--- Provided material ---

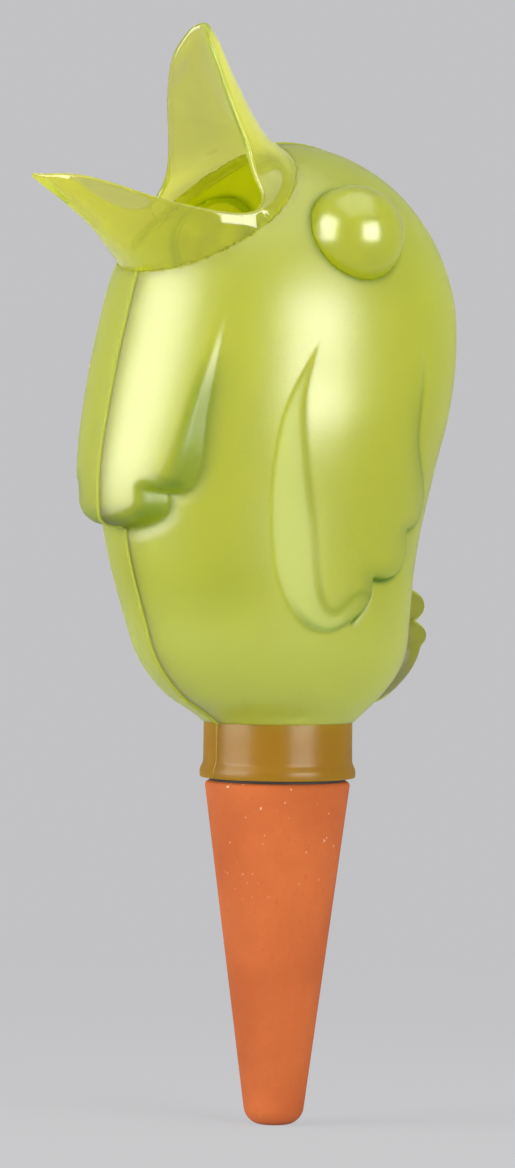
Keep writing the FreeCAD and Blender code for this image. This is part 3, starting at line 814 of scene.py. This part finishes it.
class Nodes:
    """A tree of shading nodes, with short ways to add and link them."""

    def __init__(self, tree):
        self.nodes = tree.nodes
        self.links = tree.links

    def add(self, kind, **settings):
        """A node with its settings, and with its inputs by name."""
        node = self.nodes.new(kind)
        for name, value in settings.items():
            if hasattr(node, name):
                setattr(node, name, value)
            else:
                node.inputs[name.replace("_", " ")].default_value = value
        return node

    def link(self, source, target):
        self.links.new(source, target)

    def combined(self, operation, first, second):
        """Two values added or multiplied, held between 0 and 1."""
        node = self.add("ShaderNodeMath", operation=operation, use_clamp=True)
        for socket, value in zip(node.inputs, (first, second)):
            if isinstance(value, float):
                socket.default_value = value
            else:
                self.link(value, socket)
        return node.outputs["Value"]

    def carried(self, value, low, high, to_low=0.0, to_high=1.0):
        """A value carried from one range to another, held past its ends."""
        node = self.add("ShaderNodeMapRange", From_Min=low, From_Max=high,
                        To_Min=to_low, To_Max=to_high)
        self.link(value, node.inputs["Value"])
        return node.outputs["Result"]

    def tinted(self, share, below, above):
        """A share of one colour over another, which may come from a node."""
        mix = self.add("ShaderNodeMix", data_type="RGBA")
        self.link(share, mix.inputs["Factor"])
        if isinstance(below, tuple):
            mix.inputs[MIX_BELOW].default_value = below
        else:
            self.link(below, mix.inputs[MIX_BELOW])
        mix.inputs[MIX_ABOVE].default_value = above
        return mix.outputs[MIX_RESULT]

    def mixed(self, share, below, above):
        """A share of one surface over another."""
        mix = self.add("ShaderNodeMixShader")
        if isinstance(share, float):
            mix.inputs["Fac"].default_value = share
        else:
            self.link(share, mix.inputs["Fac"])
        self.link(below, mix.inputs[1])
        self.link(above, mix.inputs[2])
        return mix.outputs["Shader"]

    def backdrop_rays(self):
        """1 for rays that see the plain backdrop: the camera's, and those passed on or mirrored."""
        path = self.add("ShaderNodeLightPath")
        seen = path.outputs["Is Camera Ray"]
        for label in ("Is Transmission Ray", "Is Glossy Ray"):
            seen = self.combined("ADD", seen, path.outputs[label])
        return seen


class Finish(Nodes):
    """A material being built."""

    def __init__(self, name, **values):
        self.material = bpy.data.materials.new(name)
        self.material.use_nodes = True
        super().__init__(self.material.node_tree)
        self.shader = self.nodes["Principled BSDF"]
        self.output = self.nodes["Material Output"]
        self.place = self.add("ShaderNodeTexCoord").outputs["Object"]
        for label, value in values.items():
            self.shader.inputs[label.replace("_", " ")].default_value = value

    def bumpy(self, height, strength, distance):
        """Small unevenness of the surface."""
        bump = self.add("ShaderNodeBump", Strength=strength, Distance=distance)
        self.link(height, bump.inputs["Height"])
        self.link(bump.outputs["Normal"], self.shader.inputs["Normal"])

    def grainy(self, scale, strength):
        """A fine even grain on the surface."""
        noise = self.add("ShaderNodeTexNoise", Scale=scale, Detail=2)
        self.link(self.place, noise.inputs["Vector"])
        self.bumpy(noise.outputs["Fac"], strength, GRAIN_HEIGHT)

    def absorbing(self, color, density):
        """Colour that deepens with the way of the light through the plastic."""
        absorb = self.add("ShaderNodeVolumeAbsorption", Color=color, Density=density)
        self.link(absorb.outputs["Volume"], self.output.inputs["Volume"])


PLASTIC_IOR = 1.46
GRAIN_HEIGHT = 0.0001
CLAY_GRAIN_HEIGHT = 0.0002
# Painted shade in creases keeps only this share of the coat.
PAINTED_SHADE_COAT = 0.05
GLOW_UNDER_BODY = 0.35
# How much painted light thickens the haze.
PAINTED_LIGHT_HAZE = 0.45
MOST_HAZE = 0.70

# What each plastic passes, glows with and scatters.
GREEN = (0.99, 0.96, 0.05, 1), (0.98, 0.93, 0.03, 1), (0.66, 0.62, 0.008, 1)
# The seam bead's paler green is a painted highlight along the raised seam.
SEAM_HIGHLIGHT_GREEN = (0.82, 0.90, 0.22, 1), (0.80, 0.84, 0.18, 1), (0.56, 0.59, 0.12, 1)
# Painted light: the paler colours that painted light gives the satin plastic.
PAINTED_LIGHT_TINTS = (0.99, 0.99, 0.65, 1), (0.98, 0.98, 0.45, 1), (0.95, 0.95, 0.42, 1)
GOLD = (0.84, 0.60, 0.03, 1), (0.84, 0.58, 0.02, 1), (0.53, 0.29, 0.006, 1)
# Painted shade: the dark green of the painted shade in creases.
PAINTED_SHADE_GREEN = (0.12, 0.30, 0.008, 1)


def satin_plastic(name, coat, coat_roughness, grain, tints, least_haze):
    """Milky plastic: clear with a rough skin, and a haze, denser where it is thick or has painted
    light; painted shade turns its creases dark green.
    """
    finish = Finish(name, Roughness=0.34, Transmission_Weight=1.0, IOR=PLASTIC_IOR,
                    Coat_Roughness=coat_roughness, Coat_IOR=1.9)
    finish.grainy(1400, grain)
    painted_crease_shade, painted_light, thick = (finish.add("ShaderNodeAttribute", attribute_name=label).outputs["Fac"]
                           for label in ("painted_crease_shade", "painted_light", "thick"))
    # Painted shade in creases also takes off most of the coat.
    shine = finish.carried(painted_crease_shade, 0.0, 1.0, coat, PAINTED_SHADE_COAT * coat)
    finish.link(shine, finish.shader.inputs["Coat Weight"])
    glow = finish.add("ShaderNodeBsdfTranslucent")
    body = finish.add("ShaderNodeBsdfDiffuse")
    colored = finish.shader.inputs["Base Color"], glow.inputs["Color"], body.inputs["Color"]
    for socket, tint, painted_tint in zip(colored, tints, PAINTED_LIGHT_TINTS):
        # Painted light turns the colour paler, and painted shade in creases turns it dark green.
        color = finish.tinted(painted_crease_shade, finish.tinted(painted_light, tint, painted_tint), PAINTED_SHADE_GREEN)
        finish.link(color, socket)
    hazy = finish.mixed(GLOW_UNDER_BODY, glow.outputs["BSDF"], body.outputs["BSDF"])
    # The haze is denser where there is painted light and where the plastic is thick.
    denser = finish.combined("ADD", finish.combined("MULTIPLY", painted_light, PAINTED_LIGHT_HAZE), thick)
    haze = finish.carried(denser, 0.0, 1.0, least_haze, MOST_HAZE)
    surface = finish.mixed(haze, finish.shader.outputs["BSDF"], hazy)
    finish.link(surface, finish.output.inputs["Surface"])
    finish.absorbing((0.87, 0.94, 0.05, 1), 500)
    return finish.material


def clear_plastic():
    """The polished plastic of the beak."""
    finish = Finish("clear_green_plastic", Base_Color=(1.0, 0.96, 0.44, 1), Roughness=0.03,
                    Transmission_Weight=1.0, IOR=PLASTIC_IOR, Coat_Weight=0.7, Coat_Roughness=0.07,
                    Coat_IOR=1.6)
    glow = finish.add("ShaderNodeBsdfTranslucent", Color=(1.0, 0.96, 0.24, 1))
    surface = finish.mixed(0.27, finish.shader.outputs["BSDF"], glow.outputs["BSDF"])
    finish.link(surface, finish.output.inputs["Surface"])
    finish.absorbing((0.70, 0.82, 0.10, 1), 190)
    return finish.material


def fired_clay():
    """Matt clay with soft clouds, dark and light grains, and pale specks near its top."""
    finish = Finish("fired_clay", Roughness=0.92)

    def cloud(scale, detail, low, high):
        noise = finish.add("ShaderNodeTexNoise", Scale=scale, Detail=detail)
        finish.link(finish.place, noise.inputs["Vector"])
        return finish.carried(noise.outputs["Fac"], low, high)

    height = finish.add("ShaderNodeSeparateXYZ")
    finish.link(finish.place, height.inputs["Vector"])
    near_top = finish.carried(height.outputs["Z"], 0.045, 0.075)
    specks = finish.combined("MULTIPLY", cloud(820, 1, 0.735, 0.765), near_top)
    color = (0.33, 0.066, 0.0080, 1)
    for share, above in ((cloud(45, 5, 0.35, 0.68), (0.42, 0.096, 0.016, 1)),
                         (cloud(900, 3, 0.58, 0.95), (0.29, 0.060, 0.010, 1)),
                         (cloud(620, 2, 0.72, 0.86), (0.50, 0.16, 0.06, 1)),
                         (specks, (0.56, 0.34, 0.24, 1))):
        color = finish.tinted(share, color, above)
    finish.link(color, finish.shader.inputs["Base Color"])
    finish.bumpy(cloud(800, 4, 0.3, 0.7), 0.35, CLAY_GRAIN_HEIGHT)
    return finish.material


def dark_rubber():
    """The rubber of the seal."""
    finish = Finish("seal_rubber", Base_Color=(0.03, 0.03, 0.028, 1), Roughness=0.7)
    finish.grainy(1200, 0.2)
    return finish.material


satin = satin_plastic("satin_green_plastic", 0.80, 0.37, 0.45, GREEN, 0.30)
polished = clear_plastic()
joint = satin_plastic("joint_green_plastic", 0.0, 0.40, 0.02, GREEN, 0.92)
glossy = satin_plastic("glossy_green_plastic", 0.85, 0.23, 0.02, GREEN, 0.30)
# The bead's shape is real; its paler green is a painted highlight along the seam.
seam_highlight_finish = satin_plastic("seam_painted_highlight_plastic", 0.4, 0.40, 0.02, SEAM_HIGHLIGHT_GREEN, 0.90)
amber = satin_plastic("amber_neck_plastic", 0.35, 0.28, 0.15, GOLD, 0.66)
for pair, material in ((shells, satin), (eyes, glossy), (necks, amber)):
    for piece, node in zip(pair, ("left_shell", "right_shell")):
        piece.data.materials.append(material)
        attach(piece, "bird")
        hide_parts(node)
for shell in shells:
    mark_painted_shade_and_light(shell)
    shell.data.materials.append(joint)
beak.data.materials.append(polished)
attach(beak, "bird")
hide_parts("left_shell", "right_shell")
seam_paths = [[(SEAM_SIDE, y, z) for y, z in smoothed(run, 3)] for run in seam_runs(shells[0])]
seams = swept_piece("left_seam_bead", seam_paths, swept_tree("seam_bead", seam_highlight_finish),
                    {"Bead Radius": SEAM_RADIUS * MM, "Spacing": SEAM_SPACING * MM})
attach(seams, "bird")
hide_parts("left_shell")
for node, material in (("clay_cone", fired_clay()), ("neck_seal", dark_rubber())):
    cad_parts[node].data.materials.clear()
    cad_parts[node].data.materials.append(material)


def direction(azimuth, raised):
    """The way out of the object, so far round from the bird's front and above the level."""
    level = math.cos(raised)
    return Vector((math.sin(azimuth) * level, -math.cos(azimuth) * level, math.sin(raised)))


# The camera of the photograph: about 2 m away, and this much of the object's plane in its height.
AZIMUTH, ELEVATION, ROLL = math.radians(54.3), math.radians(2.2), math.radians(0.66)
DISTANCE = 2.0
FRAME_HEIGHT = 0.25486
SENSOR_HEIGHT = 24
AIM_HEIGHT = 0.11815
AIM_ASIDE = 0.00483
camera_data = bpy.data.cameras.new("camera")
camera = placed("camera", camera_data)
bpy.context.scene.camera = camera
back = direction(AZIMUTH, ELEVATION)
across = Vector((math.cos(AZIMUTH), math.sin(AZIMUTH), 0))
axes = Matrix((across, back.cross(across), back)).transposed().to_4x4()
turn = axes @ Matrix.Rotation(ROLL, 4, "Z")
aim = Vector((0, 0, AIM_HEIGHT)) - across * AIM_ASIDE
camera.matrix_world = Matrix.Translation(aim + back * DISTANCE) @ turn
camera_data.sensor_fit = "VERTICAL"
camera_data.sensor_height = SENSOR_HEIGHT
camera_data.lens = SENSOR_HEIGHT * DISTANCE / FRAME_HEIGHT


WINDOW_AIM = 0.16


def window(name, right, up, distance, width, height, power):
    """A soft light so many degrees to the right of and above the camera's direction."""
    data = bpy.data.lights.new(name, "AREA")
    data.shape = "RECTANGLE"
    data.size, data.size_y = width, height
    data.energy = power
    lamp = placed(name, data)
    toward = direction(AZIMUTH + math.radians(right), math.radians(up))
    lamp.location = Vector((0, 0, WINDOW_AIM)) + toward * distance
    lamp.rotation_euler = toward.to_track_quat("Z", "Y").to_euler()


window("left_window", -67, 6, 1.0, 0.9, 1.2, 22.5)
window("right_window", 39, 6, 1.0, 0.65, 0.8, 14)
window("top_window", 20, 78, 1.2, 1.4, 1.4, 9)

# The plain grey backdrop; the object itself is lit by little of it.
GREY = (0.539, 0.539, 0.552, 1)
FILL_LIGHT = 0.17
world = bpy.data.worlds.new("studio")
bpy.context.scene.world = world
world.use_nodes = True
studio = Nodes(world.node_tree)
sky = studio.nodes["Background"]
sky.inputs["Color"].default_value = GREY
strength = studio.carried(studio.backdrop_rays(), 0.0, 1.0, FILL_LIGHT, 1.0)
studio.link(strength, sky.inputs["Strength"])

# The paper floor turns into the backdrop away from the object.
FLOOR_REACH = 3
floor_corners = [(side * FLOOR_REACH, front * FLOOR_REACH, 0)
                 for side, front in ((-1, -1), (1, -1), (1, 1), (-1, 1))]
floor_mesh = bpy.data.meshes.new("floor")
floor_mesh.from_pydata(floor_corners, [], [(0, 1, 2, 3)])
floor = placed("floor", floor_mesh)
PAPER = (0.8, 0.8, 0.81, 1)
NEAR_EDGE, FAR_EDGE = 0.05, 0.45
NEAR_SHARE = 0.88
paper = Finish("floor_paper", Base_Color=PAPER, Roughness=0.9)
backdrop = paper.add("ShaderNodeEmission", Color=GREY)
far = paper.add("ShaderNodeVectorMath", operation="LENGTH")
paper.link(paper.place, far.inputs[0])
plain_share = paper.carried(far.outputs["Value"], NEAR_EDGE, FAR_EDGE, NEAR_SHARE, 1.0)
share = paper.combined("MULTIPLY", paper.backdrop_rays(), plain_share)
surface = paper.mixed(share, paper.shader.outputs["BSDF"], backdrop.outputs["Emission"])
paper.link(surface, paper.output.inputs["Surface"])
floor_mesh.materials.append(paper.material)
bpy.context.scene.view_settings.view_transform = "Standard"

---

● **Task to carry out**: Please give an exact restatement of only the lines from the beginning of the material above to the line with "self.links = tree.links", inclusive.

● **Task response**:
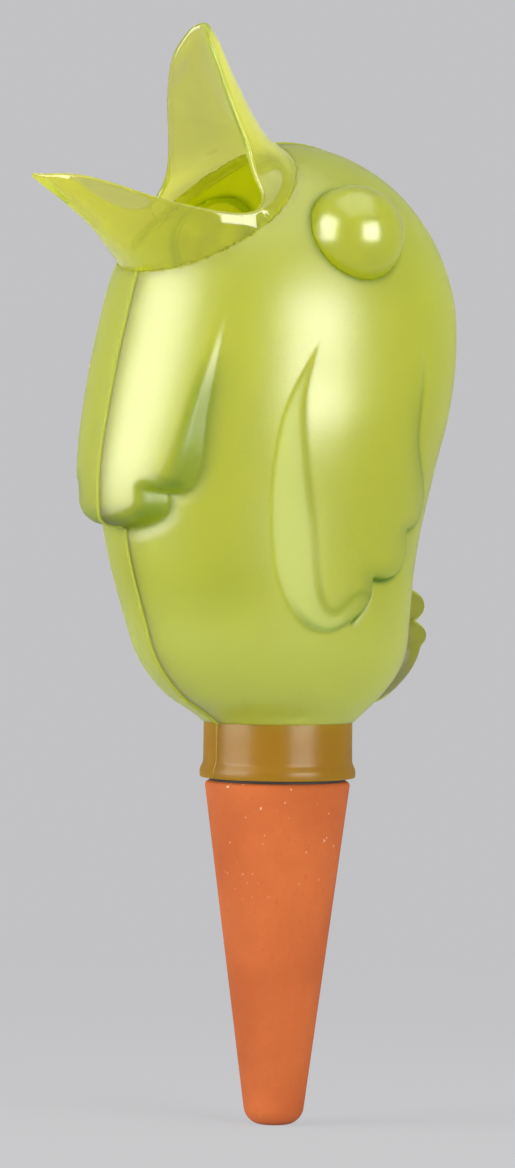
Keep writing the FreeCAD and Blender code for this image. This is part 3, starting at line 814 of scene.py. This part finishes it.
class Nodes:
    """A tree of shading nodes, with short ways to add and link them."""

    def __init__(self, tree):
        self.nodes = tree.nodes
        self.links = tree.links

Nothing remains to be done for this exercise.